The current Liberal government therefore finds itself trying to force society into a mold it cannot fit into, requiring the subjugation of all our peoples, our natures, and all that made us strong and virtuous, in service of an ideology. Our citizens sense this problem and are responding in one of two ways: double-down on Orthodoxy, or denounce it and try to find something better. (I find those dependent on government funding tend to double-down, and outnumber the denouncers. It’s inevitable, given how many in Canada have one or more levels of government funding as their primary source of income. I think people make a lot of sunk-cost errors too: when you pay 40%-50% of your income to governments, you cannot admit it’s a bad investment, so you justify it any way you can.)

The current battles in our society highlight this conflict. We are having very visible and divisive disagreements everyday on issues like race, religion, gender relations, immigration, taxation, economics, foreign affairs, education, health care and government regulation. Such discourse is always present, but lately, it has gone beyond discourteous, subjective, and inflammatory, to be outright insular, hostile and in the case of university campuses, the Orthodoxy is enforced with violence.
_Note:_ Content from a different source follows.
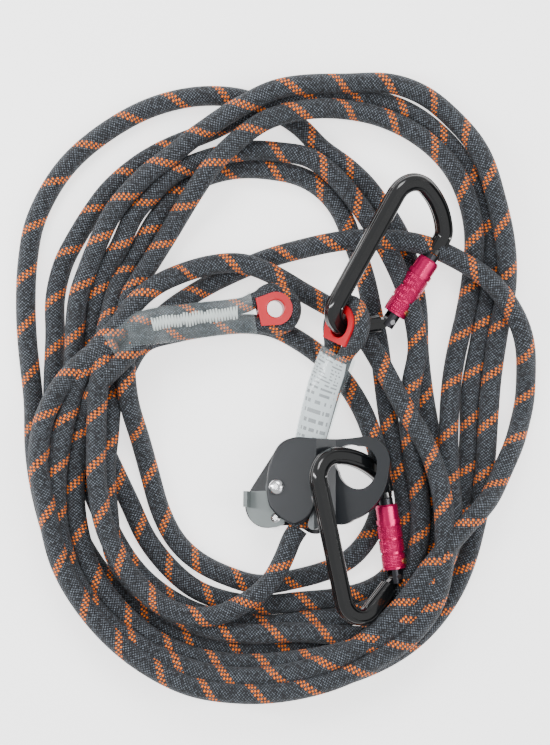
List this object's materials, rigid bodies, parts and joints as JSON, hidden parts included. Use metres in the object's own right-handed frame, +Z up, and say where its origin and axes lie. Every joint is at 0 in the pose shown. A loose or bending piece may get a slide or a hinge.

The tenets of the statist socialist Orthodoxy were never intended to deal with reality, but rather, were idealistic visions of what someone thought we should be forced to accept as the truth. To sell this, they painted a picture of reality which said such a vision was possible and also necessary (to deal with the Orthodoxy’s identified states of perpetual war.) It was never true.

Reality and what is possible in reality, and the Orthodoxy, have been incongruous and creating tension for over 50 years, and its starting to boil over, as reality can no longer be ignored or dismissed. This internal conflict signals to the rest of the world that we are weak. Those with ambitions and convictions feel no need to respect, negotiate or compromise with us when our own house is in chaos.